The Toyota GR Corolla has finally been revealed, and it looks every bit the weapon we hoped it’d be.

Like the GR Yaris, it takes heavy inspiration from the world of rallying with its small-displacement turbocharged engine and adaptive four-wheel drive system, not to mention its swollen wheel arches and aggressive bonnet.

With 220kW of power and a compact hatchback body, the GR Corolla has been dropped into one of the busiest parts of the performance car market.

Along with the Golf R, which is the all-wheel drive hot hatch, it’ll take on front-wheel drive weapons like the next-generation Honda Civic Type R, the Cupra Leon VZx, and the Renault Megane R.S. Trophy.

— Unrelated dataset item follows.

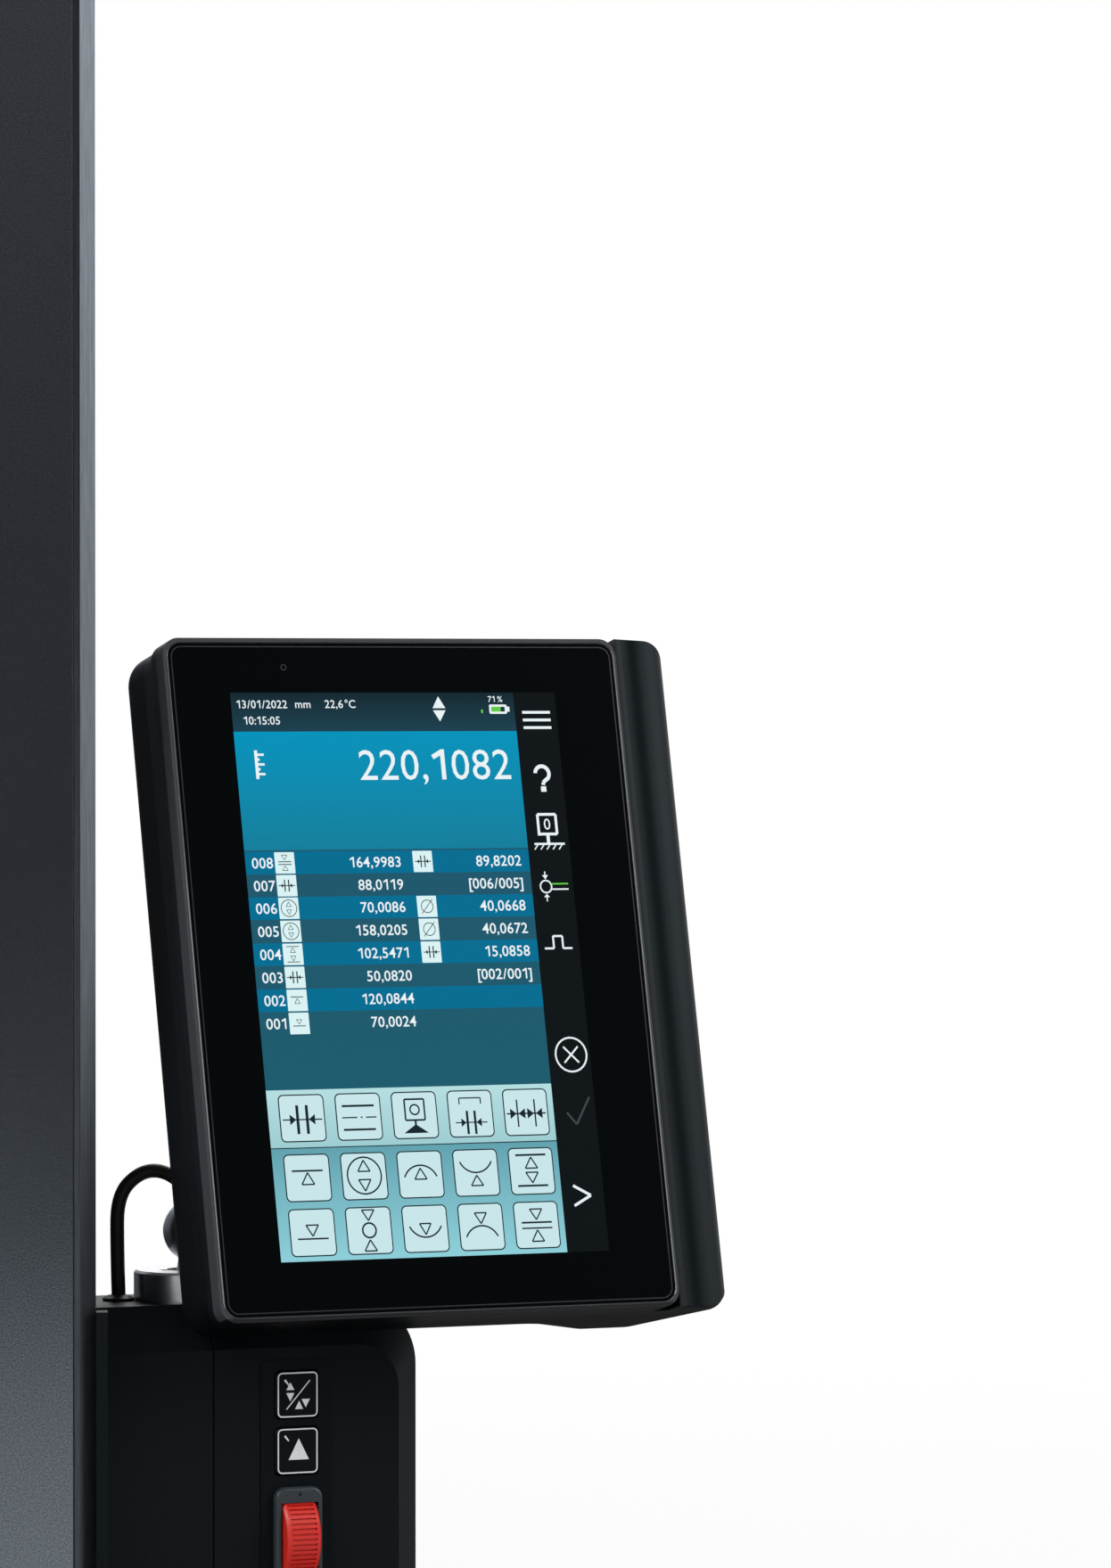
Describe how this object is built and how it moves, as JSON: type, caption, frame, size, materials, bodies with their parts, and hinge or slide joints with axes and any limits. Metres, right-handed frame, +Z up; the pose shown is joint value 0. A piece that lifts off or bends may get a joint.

On paper, it’s also a pretty handy rival for the Mercedes-AMG A35, BMW M135i xDrive, and Audi S3.

Here’s a quick guide around how they all stack up on paper.

MORE: Toyota GR Corolla revealed, 2022 Australian launch confirmed!

Prices

Toyota has yet to reveal pricing for the GR Corolla, but it’s unlikely to be cheap. The GR Yaris Rallye is priced at $54,500 before on-roads, and packs less power in a smaller body than the Corolla.

It’s likely the GR Corolla will start around the $60,000 mark, potentially higher, when it arrives in Australia towards the back end of 2022.

That drops it right into Golf R territory. The all-wheel drive Golf R is priced at $65,990 before on-roads in Australia, while its more premium Audi brother, the S3, kicks off at $70,700 before on-roads.

We haven’t seen the next-generation Honda Civic Type R in full yet, but its predecessor was priced from $54,990 before on-road costs before being taken off sale. It’s unlikely to get any cheaper when the new model touches down at the back end of 2022.

Cupra hasn’t yet revealed pricing for the hottest, front-wheel drive Leon VZx.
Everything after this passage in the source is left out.